Weekly US soybean exports sales included 123,000 tonnes of old crop business and an additional 301,000 tonnes of new crop, which beat trade expectations.
Crush data released after Thursday’s close was also supportive, with the 186.97 million bushels of soybeans crushed in the U.S. in April a new record for the month.
Forecasts calling for hot and dry Midwestern weather were also supportive, as the soybean crop will need some timely rains over the next few weeks.
CORN was also underpinned by solid exports and Midwestern weather concerns, with little significant rain in the nearby forecasts.

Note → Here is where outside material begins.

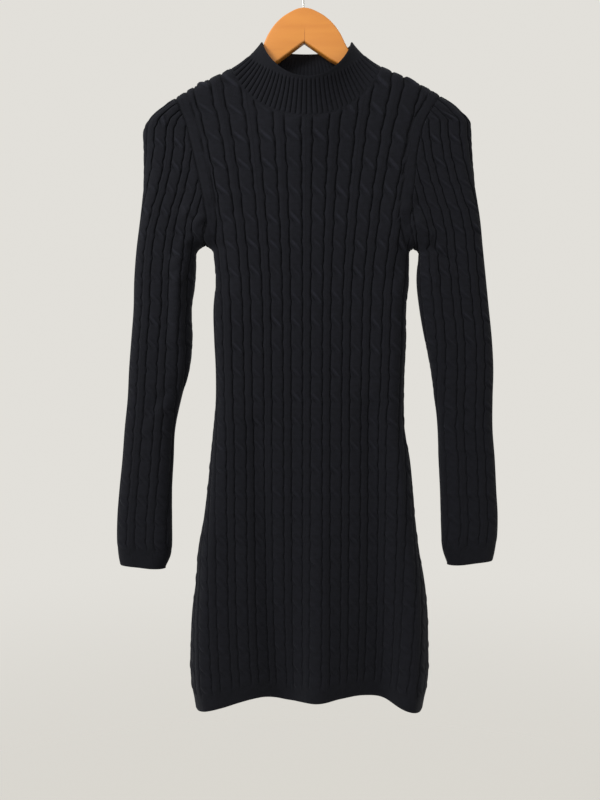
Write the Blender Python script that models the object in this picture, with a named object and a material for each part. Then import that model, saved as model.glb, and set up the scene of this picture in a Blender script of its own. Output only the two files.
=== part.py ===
"""A cable knit sweater dress with a mock neck and long sleeves, hanging from a wooden hanger.

The tables and functions work in millimetres, and add_object() turns them into metres. +Z is up,
the front faces -Y, and the origin is the point where the hanger's hook bears on its rail.

The dress is one hanging shape: depth() gives how far its plain inner face stands in front of or
behind the plane y = 0 at each place seen from the front. Each knitted panel is a flat pattern on
that shape. Its first coordinate is the length across, measured along the cloth, and its second is
the height. Cables and ribs are raised on the outer face. "Right" and "left" are the wearer's, so
the right side is at -X.
"""

import math

import bpy
import numpy as np
from mathutils import Vector
from mathutils.geometry import delaunay_2d_cdt

MM = 0.001
FRONT = -1
BACK = 1
RIGHT = -1
LEFT = 1

# The knitted wall.
WALL = 2.0  # the cloth without its relief
CABLE_RISE = 2.6
CROSSING_RISE = 1.2
RIB_RISE = 1.8
PLAIN_RISE = 0.9
SHOULDER_RISE = 1.2
CHANNEL_RISE = 0.2
SKIN = 4.3  # from the plain inner face out to the garment's outline
SEAM = 0.3

# The hanger.
TILT = math.radians(1.2)  # the wearer's left arm of it is the higher one
WOOD_THICK = 12.0
WOOD_EDGE = 5.4
ARM_REACH = 190.0
ARM_HEIGHT = 19.0
ARM_FROM = 100.0  # from here out an arm's upper edge slopes down
ARM_TOP = -141.3  # its height there
ARM_SLOPE = 0.46
BEND_FROM = 130.0  # from here out it also bends down
BEND = 0.0022
REST = 0.8  # from the arms' upper edge to the cloth
WIRE = 3.0
HOOK_RADIUS = 19.0
HOOK_ANGLES = (-35.0, 200.0)  # degrees, from the stem's bend round to the tip
HOOK_PLACES = 22
STEM_FOOT = -56.7
STEM_TOP = -44.0

# How the cloth rounds over at its edges.
CREST_ROUND = 14.0
CREST_RUN = CREST_ROUND * (math.pi / 2 - 1)  # by which a pattern runs on over the crest
CREST_PLACES = 25
CREST_PAST = 6.0  # beyond the wood's ends, where the sleeve heads begin to fall
OUTER_ROUND = 18.0
GAP_ROUND = 20.0
BLEND_WIDE = 60.0  # across an armhole, from the body's depth to the sleeve's
BLEND_HIGH = 100.0  # below the gap's top, until body and sleeve are wholly parted

# How finely the surfaces are measured.
SLICE_PLACES = 90
FINE_PLACES = 1200
HALVINGS = 60
HEAD_PAST = 246.0  # across, beyond both sleeve heads
HEAD_LOW = -270.0  # below here a sleeve's outer fold hangs free of the hanger's end
SHOULDER_HIGH = -150.0  # above the armholes' upper ends

# How far places inside an outline keep from it.
RAISED_ROOM = 5.5
INNER_ROOM = {"body": 8.0, "sleeve": 7.0}
ROW_ROOM = 3.0
SHOULDER_ROOM = 5.0
SEAM_ROOM = 5.0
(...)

Weekly U.S. corn exports included 187,000 tonnes of old crop and an additional 312,600 tonnes of new crop.
WHEAT was up across the board, recovering from overnight losses.
Weekly export data included net cancellations of 210,500 tonnes of old crop wheat, as demand shifts to the new crop which saw net sales of 466,500 tonnes.
Wheat exports out of the European Union are up by 11 per cent compared to this time a year ago, according to reports.
Uncertainty over Ukrainian exports was supportive, amid reports that Russia was obstructing movement through Black Sea ports.